At the end of the offer, 13,031,190 shares were subscribed valued at $19,807,408.80, representing a success rate of 90 per cent, the chairman of the Company, Kofi Duffor, said at its Annual General Meeting held in Accra, Ghana.

Africa’s top reinsurer, WAICA Reinsurance Corporation Plc (WAICA Re), has concluded the first tranche of its three-phase capitalisation project with a subscription success level of 90 per cent.

The capitalisation process started in 2016, through a Rights Issue, which involved the issue of 14,472,816 ordinary shares at $1.52 per share at a ratio of 0.5669 new share for every one existing share held.
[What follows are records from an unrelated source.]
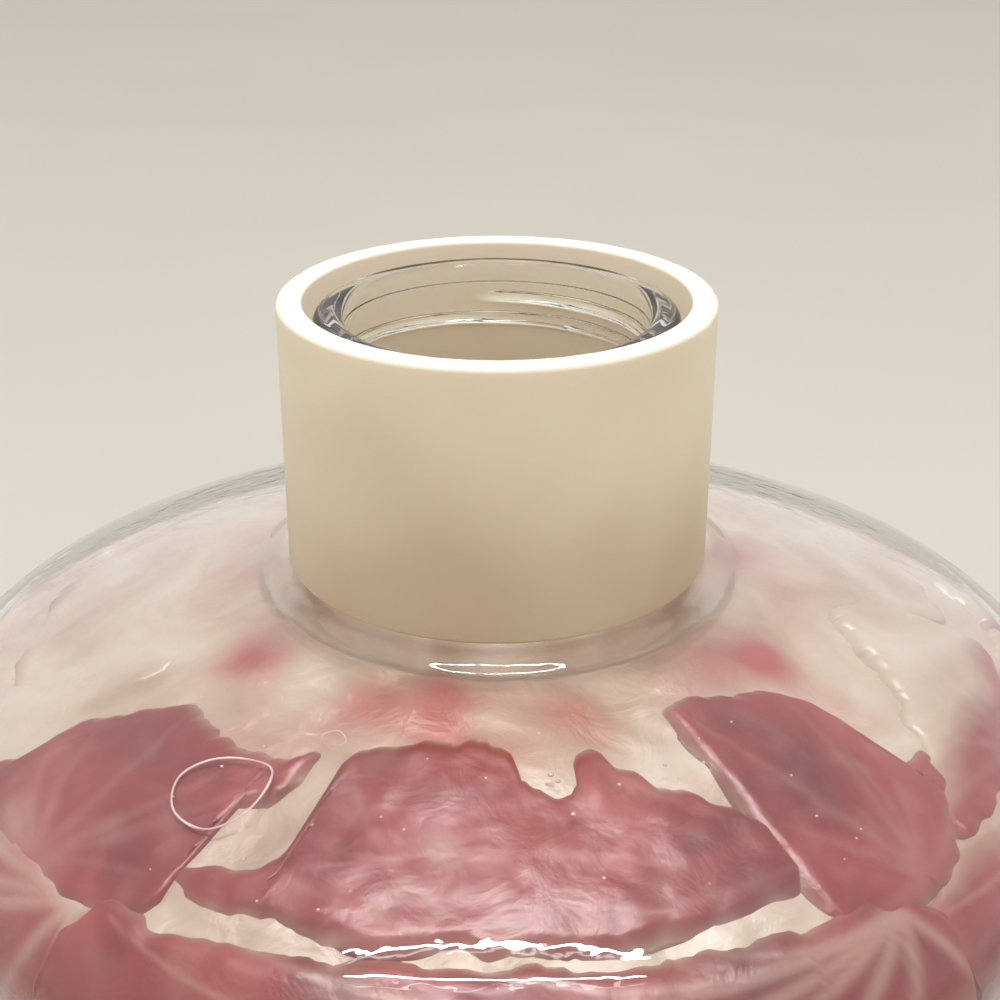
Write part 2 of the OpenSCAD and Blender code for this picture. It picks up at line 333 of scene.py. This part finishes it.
def jar():
    """The blown glass jar, one closed surface with its neck thread."""
    swell_end = SEAT_FLAT_R + SEAT_SWELL
    touch_deg = math.degrees(math.acos(swell_end / DOME_R))
    push_r = (FOOT_RING_R ** 2 + PUSH_UP_H ** 2) / (2 * PUSH_UP_H)
    push = [(FOOT_RING_R * i / 10, PUSH_UP_H - push_r + math.sqrt(push_r ** 2 - (FOOT_RING_R * i / 10) ** 2))
            for i in range(11)]
    outside = push + body_skin(0, 0, touch_deg, 12)
    for i in range(1, 17):
        t = i / 16
        r = swell_end - SEAT_SWELL * t
        dome_z = DOME_CZ + math.sqrt(DOME_R ** 2 - r * r)
        outside.append((r, dome_z + (SEAT_TOP - dome_z) * t * t * (3 - 2 * t)))
    root = (NECK_R + NECK_ROOT_R, SEAT_TOP + NECK_ROOT_R)
    outside += run((SEAT_FLAT_R, SEAT_TOP), (root[0], SEAT_TOP), 2.5)
    outside += arc(*root, NECK_ROOT_R, 270, 180, 8)
    lip_foot = LIP_TOP - LIP_H
    outside += run((NECK_R, root[1]), (NECK_R, lip_foot), 0.55) + [(NECK_R, lip_foot)]
    outside += arc(LIP_R - LIP_UNDER_R, lip_foot + LIP_UNDER_R, LIP_UNDER_R, -90, 0, 4)
    outside += arc(LIP_R - LIP_EDGE_R, LIP_TOP - LIP_EDGE_R, LIP_EDGE_R, 0, 90, 8)
    outside += arc(BORE_R + LIP_EDGE_R, LIP_TOP - LIP_EDGE_R, LIP_EDGE_R, 90, 180, 8)
    inner_r = DOME_R - GLASS_T
    blend_r = BORE_R + NECK_BLEND_R
    blend = (blend_r, DOME_CZ + math.sqrt((inner_r + NECK_BLEND_R) ** 2 - blend_r ** 2))
    inner_touch = math.degrees(math.atan2(blend[1] - DOME_CZ, blend_r))
    inside = run((BORE_R, LIP_TOP - LIP_EDGE_R), (BORE_R, blend[1]), 4)
    inside += arc(*blend, NECK_BLEND_R, 180, 180 + inner_touch, 10)
    inside += list(reversed(body_skin(GLASS_T, BASE_T, inner_touch, 12)))[1:]
    inside += [(60, BASE_T), (0, BASE_T)]

    def move(r, z, a):
        if abs(r - NECK_R) < 1e-6 and z < lip_foot:
            r += ridge_height(NECK_THREAD, z, a)
        soft = noise.noise(Vector((math.cos(a) * 2.1, math.sin(a) * 2.1, z * 0.02)))
        if HEEL_R < z < SEAT_TOP - 4 and r > swell_end + 2:
            r -= 0.35 * (0.5 + 0.5 * soft)
        return r, z

    verts, faces = revolve(outside + inside, 288, move)
    obj = new_piece("blown_jar", verts, faces, "jar", ["glass_jar"], GLASS)
    # Clear glass: light reaches the contents as if the wall threw no shadow
    obj.visible_shadow = False
    obj.visible_diffuse = False
    return obj


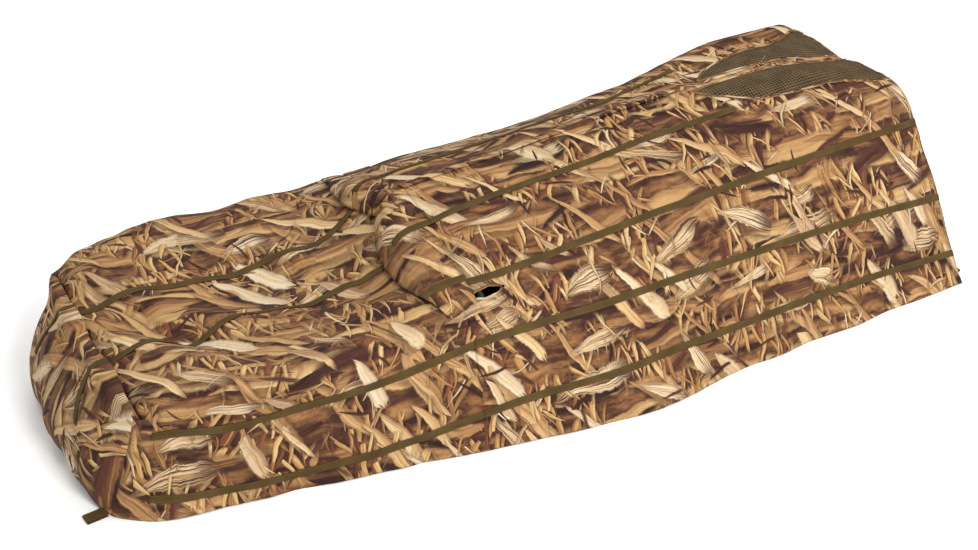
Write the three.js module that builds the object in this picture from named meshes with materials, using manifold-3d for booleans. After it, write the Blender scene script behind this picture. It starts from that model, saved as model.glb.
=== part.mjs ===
// Layout field blind: a low, coffin-shaped fabric shell over a folding tube frame.
// Millimetres, +X from the foot end to the head end, +Z up, -Y the hunter's left side.
import * as THREE from 'three';
import { mergeVertices } from 'three/addons/utils/BufferGeometryUtils.js';
import Module from 'manifold-3d';

const wasm = await Module();
wasm.setup();

// ---------- driving dimensions ----------
const HEM_FOOT_X = -1065;        // hem of the foot end on the ground
const FOOT_TOP_X = -985;         // top edge of the foot end, which leans in
const HEAD_TOP_X = 1003;         // top edge of the head end, which leans in
const HEAD_LEAN = 62;            // how far the head hem stands out past its top edge
const HEAD_LEAN_START_X = 755;
const HEAD_EAVE_Z = 335;
const FOOT_LEAN_START_X = -850;
const FOOT_EAVE_Z = 240;
const FABRIC = 2.5;              // coated cloth with its lining
const GAP = 0.4;                 // between pieces that touch
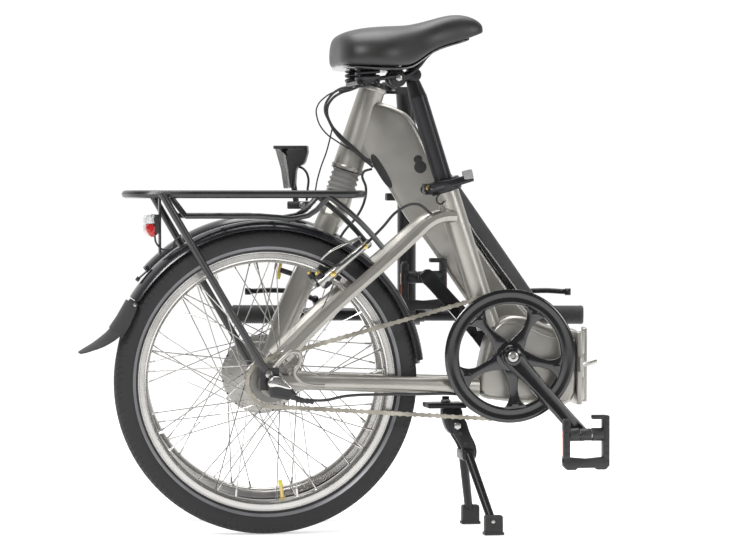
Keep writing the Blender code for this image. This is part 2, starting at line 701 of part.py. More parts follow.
def bottom_bracket_axle():
    reach = Vector((0, 0.0597, 0))
    return fuse("bottom_bracket_axle", SILVER, [rod(BOTTOM_BRACKET - reach, BOTTOM_BRACKET + reach, 0.0085)])


def chainring():
    """The toothed ring, inside the chain's band, with its five inner lugs left to the guard."""
    outer = CHAINRING_R - CHAIN_HALF_DEPTH - 4 * GAP
    half = [(0.0860, 0.0015), (outer, 0.0015)]
    profile = [(radius, CHAIN_Y + along) for radius, along in half]
    profile += [(radius, CHAIN_Y - along) for radius, along in reversed(half)]
    return fuse("chainring", CHAIN_STEEL, [turned(profile, BOTTOM_BRACKET, 36)])


def chain_guard():
    """The black guard ring with five arms that carry the chainring."""
    near, far = -0.0488, -0.0530
    inside, outside = -0.0492, -0.0525
    centre = Vector((BOTTOM_BRACKET.x, 0, BOTTOM_BRACKET.z))
    ring = turned([(0.0860, near), (0.1100, near), (0.1080, far), (0.0880, far)], centre, 36)
    hub_ring = rod(centre + Vector((0, near + 0.0018, 0)), centre + Vector((0, far - 0.0035, 0)), 0.026, sides=20)
    shapes = [ring, hub_ring]
    for i in range(5):
        angle = math.radians(131.5 - 72 * i)
        along = Vector((math.cos(angle), 0, math.sin(angle)))
        across = Vector((-along.z, 0, along.x))
        rings = []
        for reach, half in ((0.015, 0.013), (0.050, 0.009), (0.0900, 0.011)):
            middle = centre + along * reach
            corners = ((half, inside), (half, outside), (-half, outside), (-half, inside))
            rings.append([middle + across * offset + Vector((0, y, 0)) for offset, y in corners])
        shapes.append(loft(rings))
        bolt = centre + along * 0.0900
        shapes.append(rod(bolt + Vector((0, near - 0.001, 0)), bolt + Vector((0, CHAIN_Y - 0.0018, 0)), 0.005, sides=8))
    arm_room = crank_room()
    socket = rod(centre, centre + Vector((0, -0.08, 0)), 0.0088)
    return fuse("chain_guard", BLACK_ALLOY, shapes, [arm_room, socket])


def crank_room():
    """The space that the right crank's inner face takes, kept clear of the guard."""
    tip = crank_tip(-1)
    along = (tip - BOTTOM_BRACKET).normalized()
    across = Vector((-along.z, 0, along.x))
    rings = []
    for reach in (-0.019, 0.120):
        middle = BOTTOM_BRACKET + along * reach
        corners = ((0.0170, -0.0487), (0.0170, -0.0900), (-0.0170, -0.0900), (-0.0170, -0.0487))
        rings.append([middle + across * offset + Vector((0, y, 0)) for offset, y in corners])
    return loft(rings)


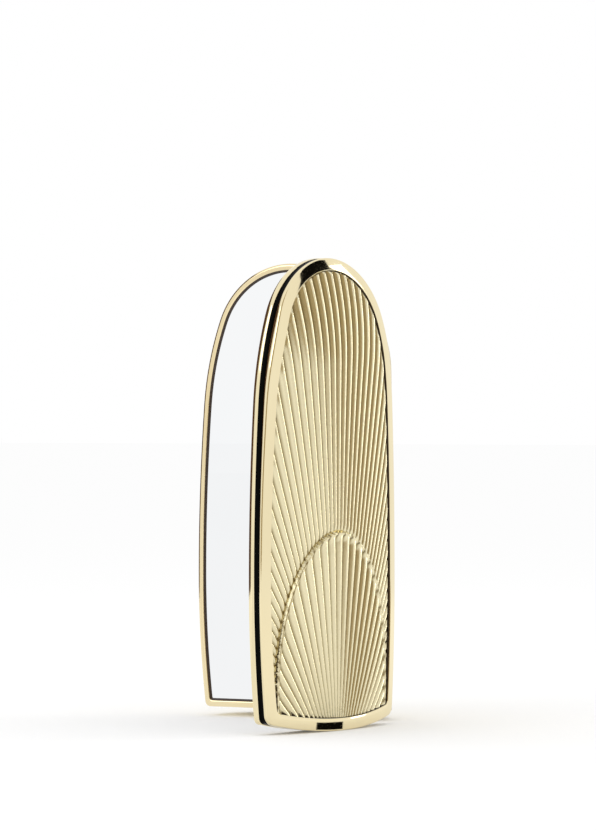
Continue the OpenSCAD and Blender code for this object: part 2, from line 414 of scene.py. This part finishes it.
# ---------------------------------------------------------------- housing
def front_frame():
    profile = [(0.0, FRAME_BACK_Y), (0.0, SEAM_Y + 0.5), (0.04, SEAM_Y + 0.3), (0.15, SEAM_Y + 0.13),
               (0.3, SEAM_Y + 0.03), (0.5, SEAM_Y), (0.95, SEAM_Y + 0.02), (1.1, SEAM_Y + 0.08),
               (1.6, SEAM_Y + 0.62), (FRAME_W, SEAM_Y + 0.7), (FRAME_W, FRAME_BACK_Y)]
    verts, faces = loft([section_loop(i, y) for i, y in profile], closed=True)
    # The frame's inner bevel, down to the mirror, is coloured dark brown: painted shade.
    piece = make("front_frame_skin", verts, faces, "housing", "front_frame", frame_gold,
                 shadow_faces=rows_between(faces, profile, 7, 10))
    low_end, high_end = pin_lo[2] + FRAME_KNUCKLE, pin_hi[2] - FRAME_KNUCKLE
    carve(piece, low_end - RELIEF_GAP, high_end + RELIEF_GAP)
    verts, faces = add_lathe([], [], barrel(pin_lo[2], low_end), HINGE)
    verts, faces = add_lathe(verts, faces, barrel(high_end, pin_hi[2]), HINGE)
    make("frame_knuckles", verts, faces, "housing", "front_frame", frame_gold)


def housing_mirror():
    y = MIRROR_Y
    edge = FRAME_W - 0.35
    profile = [(edge, y + GLASS_T), (edge, y + 0.03), (edge + 0.03, y)]
    loops = [section_loop(i, d, corner=0.5) for i, d in profile]
    verts, faces = loft(loops, closed=False)
    make("housing_mirror_glass", verts, faces, "housing", "housing_mirror", silvered, 8.0)


def rear_shell():
    rows, columns, sill_steps = 150, 90, 24
    width = columns + 1
    verts, faces = [], []
    for r in range(rows + 1):
        z = SILL_Z + (TOP_Z - SILL_Z) * math.sin(r / rows * math.pi / 2)
        half = half_width(min(z, TOP_Z - 1e-4))
        for c in range(width):
            x = -half * math.cos(math.pi * c / columns)
            verts.append((x, shell_dome(x, z), z))
    for r in range(rows):
        for c in range(columns):
            a = r * width + c
            faces.append((a, a + 1, a + width + 1, a + width))

    # The straight edge wall, from the rounded back to the frame
    side = ([r * width for r in range(rows, -1, -1)]
            + [r * width + columns for r in range(rows + 1)])
    start = len(verts)
    verts += [(verts[k][0], FRAME_BACK_Y, verts[k][2]) for k in side]
    for i in range(len(side) - 1):
        if (side[i], side[i + 1]) != (0, columns):
            faces.append((side[i], side[i + 1], start + i + 1, start + i))

    # The sill, with the round mouth that the refill goes in by
    left = start + side.index(0)
    right = start + side.index(columns)
    x0, x1 = verts[left][0], verts[right][0]
    front = range(len(verts), len(verts) + sill_steps - 1)
    verts += [(x0 + (x1 - x0) * i / sill_steps, FRAME_BACK_Y, SILL_Z) for i in range(1, sill_steps)]
    rim = [*range(columns, -1, -1), left, *front, right]
    mouth = len(verts)
    for k in rim:
        angle = math.atan2(verts[k][1], verts[k][0])
        verts.append((SLEEVE_R * math.cos(angle), SLEEVE_R * math.sin(angle), SILL_Z))
    for i in range(len(rim)):
        j = (i + 1) % len(rim)
        faces.append((rim[i], rim[j], mouth + j, mouth + i))
    piece = make("rear_shell_skin", verts, faces, "housing", "rear_shell", shell_gold, 40.0)
    wall = piece.modifiers.new("wall", "SOLIDIFY")
    wall.thickness = 0.7 * MM
    wall.offset = -1


# ---------------------------------------------------------------- lid
def lid_pan():
    y = LID_Y
    profile = [(BEZEL_W, y - POCKET_T), (BEZEL_W, y - 0.08), (BEZEL_W - 0.08, y), (0.22, y),
               (0.08, y - 0.05), (0.0, y - 0.18), (0.0, BAND_Y + 0.18), (0.06, BAND_Y + 0.06), (0.2, BAND_Y)]
    loops = [section_loop(i, d, lid=True) for i, d in profile]
    verts, faces = loft(loops, closed=False)
    piece = make("lid_pan_skin", verts, faces, "lid", "lid_pan", polished)
    low_end = pin_lo[2] + FRAME_KNUCKLE + RELIEF_GAP
    high_end = pin_hi[2] - FRAME_KNUCKLE - RELIEF_GAP
    carve(piece, pin_lo[2] - RELIEF_GAP, low_end)
    carve(piece, high_end, pin_hi[2] + RELIEF_GAP)
    verts, faces = add_lathe([], [], barrel(low_end, high_end), HINGE)
    make("lid_knuckle", verts, faces, "lid", "lid_pan", polished)


def lid_mirror():
    y = LID_Y
    edge = BEZEL_W + 0.02
    profile = [(edge, y - POCKET_T), (edge, y - 0.15), (BEZEL_W + 0.4, y - 0.05)]
    loops = [section_loop(i, d, lid=True) for i, d in profile]
    verts, faces = loft(loops, closed=False)
    make("lid_mirror_glass", verts, faces, "lid", "lid_mirror", silvered, 8.0)


def lid_band():
    # The band is coloured near black: painted shade of the gap between pan and bezel.
    profile = [(BAND_IN, BAND_Y), (0.1, BAND_Y), (0.16, BAND_Y - 0.2), (0.16, BEZEL_Y + 0.2),
               (0.1, BEZEL_Y), (BAND_IN, BEZEL_Y)]
    verts, faces = loft([section_loop(i, d, lid=True) for i, d in profile], closed=True)
    piece = make("lid_band_skin", verts, faces, "lid", "lid_band", black_gap_shade)
    carve(piece, pin_lo[2] - RELIEF_GAP, pin_hi[2] + RELIEF_GAP)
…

This offer was to raise additional share capital of $21,998,680 to support the Corporation’s strategic drive and business expansion.

At the end of the offer, 13,031,190 shares were subscribed valued at $19,807,408.80, representing a success rate of 90 per cent, the chairman of the Company, Kofi Duffor, said at its Annual General Meeting held in Accra, Ghana.

Established by the West African Insurance Companies Association (WAICA), the company commenced operations with modest capital pooled from member companies and the public in July 2011. Its capital base was later raised to $25 million in December 2013.

Duffor said despite the exchange rate volatility, which affected the dollar denominated figures of premiums generated, “we recorded a 47 per cent growth in gross premium income from $33.5 million in 2015 to $49.2 million in 2016.

“In the WAICA Re member countries, Sierra Leone recorded the highest level of growth of 153 per cent, followed by Liberia 60 per cent, then Gambia 26 per cent, Ghana 23 per cent and Nigeria eight per cent. This is reflective of our continuous effort to grow the business in our home markets.

He said the eight per cent moderate growth from Nigeria was as a result of the significant naira depreciation during the period under review. “Despite the difficult economic conditions in Nigeria, our team there is doing an excellent job in mitigating the impact and we see good growth opportunities in 2017.

“In line with our strategic objectives of growing the business beyond the Anglophone West Africa region, we attained a notable growth level in the Francophone Africa region in 2016. The French region grew by an impressive 205 per cent while earnings from other overseas countries also grew by 80 per cent.”

According to him, while Nigeria and Ghana continued to be its major markets, collectively contributing 48 per cent of the 2016 premium income, the Francophone and the Diaspora regions (comprising other African countries and some stable/selected countries in the Middle East and Asia) are now significant premium income contributors. They brought in 11 per cent and 37 per cent respectively to the gross premium income.

He further said that focus on strategic marketing remained unswerving in its quest to grow the company, and provide appreciable returns on investment to shareholders.